───── Dataset section ─────
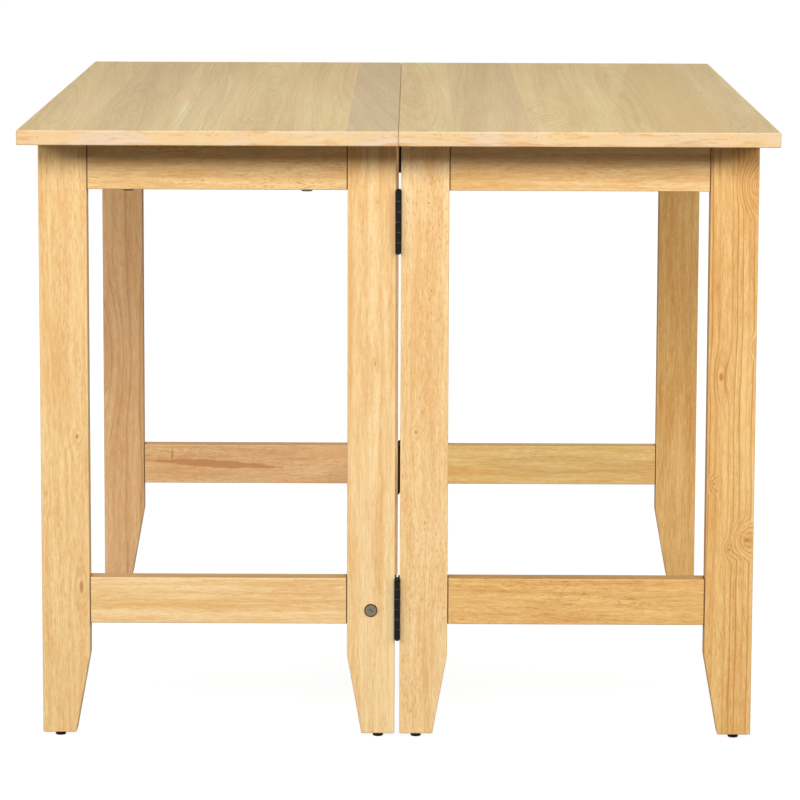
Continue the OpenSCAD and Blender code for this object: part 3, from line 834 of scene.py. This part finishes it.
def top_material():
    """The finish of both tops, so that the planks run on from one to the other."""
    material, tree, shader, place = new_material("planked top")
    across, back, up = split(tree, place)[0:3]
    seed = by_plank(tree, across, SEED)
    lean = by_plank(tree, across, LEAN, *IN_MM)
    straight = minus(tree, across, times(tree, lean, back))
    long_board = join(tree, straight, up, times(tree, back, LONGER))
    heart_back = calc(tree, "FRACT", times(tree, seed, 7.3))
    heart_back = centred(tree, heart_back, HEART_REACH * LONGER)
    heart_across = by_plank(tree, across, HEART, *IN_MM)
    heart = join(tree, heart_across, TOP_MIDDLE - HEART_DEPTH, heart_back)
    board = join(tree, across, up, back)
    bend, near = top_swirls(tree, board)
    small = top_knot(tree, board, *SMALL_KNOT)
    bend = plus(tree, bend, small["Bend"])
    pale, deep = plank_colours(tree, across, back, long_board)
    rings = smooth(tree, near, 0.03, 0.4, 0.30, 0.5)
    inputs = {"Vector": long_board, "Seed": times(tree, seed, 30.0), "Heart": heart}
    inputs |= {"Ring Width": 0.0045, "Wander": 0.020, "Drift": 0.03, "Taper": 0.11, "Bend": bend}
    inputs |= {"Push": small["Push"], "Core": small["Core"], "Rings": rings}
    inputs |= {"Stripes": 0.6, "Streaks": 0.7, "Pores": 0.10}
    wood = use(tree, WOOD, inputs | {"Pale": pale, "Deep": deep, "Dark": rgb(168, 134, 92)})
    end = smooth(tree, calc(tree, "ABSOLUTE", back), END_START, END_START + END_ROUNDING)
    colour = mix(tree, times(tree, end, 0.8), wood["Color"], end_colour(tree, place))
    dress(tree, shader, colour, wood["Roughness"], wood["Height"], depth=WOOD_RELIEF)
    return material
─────
# [Task statement]
Write the listing out again, exactly as it reads.

# [Response to the task]
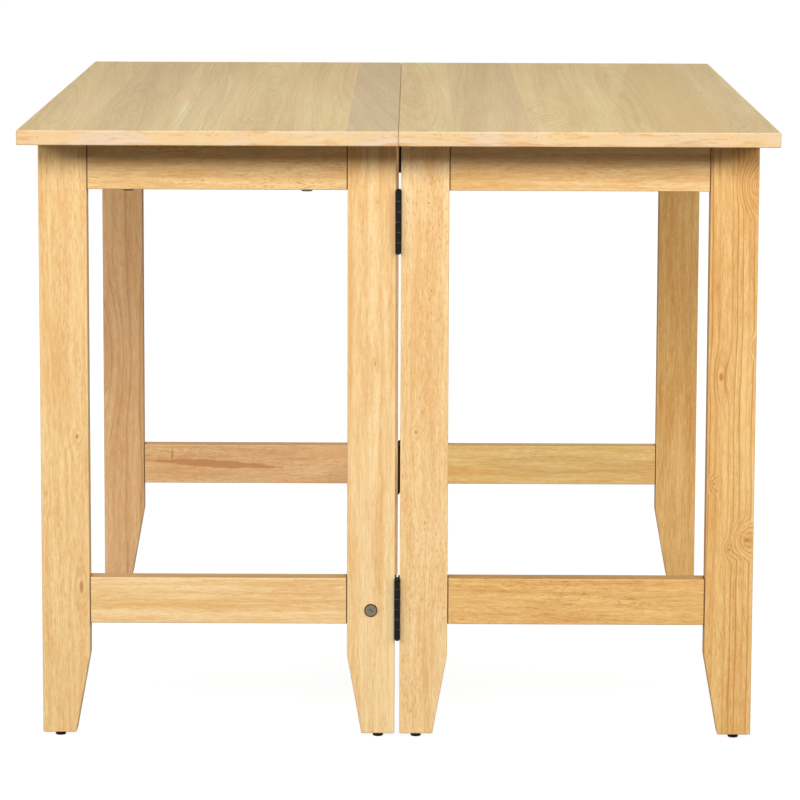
Continue the OpenSCAD and Blender code for this object: part 3, from line 834 of scene.py. This part finishes it.
def top_material():
    """The finish of both tops, so that the planks run on from one to the other."""
    material, tree, shader, place = new_material("planked top")
    across, back, up = split(tree, place)[0:3]
    seed = by_plank(tree, across, SEED)
    lean = by_plank(tree, across, LEAN, *IN_MM)
    straight = minus(tree, across, times(tree, lean, back))
    long_board = join(tree, straight, up, times(tree, back, LONGER))
    heart_back = calc(tree, "FRACT", times(tree, seed, 7.3))
    heart_back = centred(tree, heart_back, HEART_REACH * LONGER)
    heart_across = by_plank(tree, across, HEART, *IN_MM)
    heart = join(tree, heart_across, TOP_MIDDLE - HEART_DEPTH, heart_back)
    board = join(tree, across, up, back)
    bend, near = top_swirls(tree, board)
    small = top_knot(tree, board, *SMALL_KNOT)
    bend = plus(tree, bend, small["Bend"])
    pale, deep = plank_colours(tree, across, back, long_board)
    rings = smooth(tree, near, 0.03, 0.4, 0.30, 0.5)
    inputs = {"Vector": long_board, "Seed": times(tree, seed, 30.0), "Heart": heart}
    inputs |= {"Ring Width": 0.0045, "Wander": 0.020, "Drift": 0.03, "Taper": 0.11, "Bend": bend}
    inputs |= {"Push": small["Push"], "Core": small["Core"], "Rings": rings}
    inputs |= {"Stripes": 0.6, "Streaks": 0.7, "Pores": 0.10}
    wood = use(tree, WOOD, inputs | {"Pale": pale, "Deep": deep, "Dark": rgb(168, 134, 92)})
    end = smooth(tree, calc(tree, "ABSOLUTE", back), END_START, END_START + END_ROUNDING)
    colour = mix(tree, times(tree, end, 0.8), wood["Color"], end_colour(tree, place))
    dress(tree, shader, colour, wood["Roughness"], wood["Height"], depth=WOOD_RELIEF)
    return material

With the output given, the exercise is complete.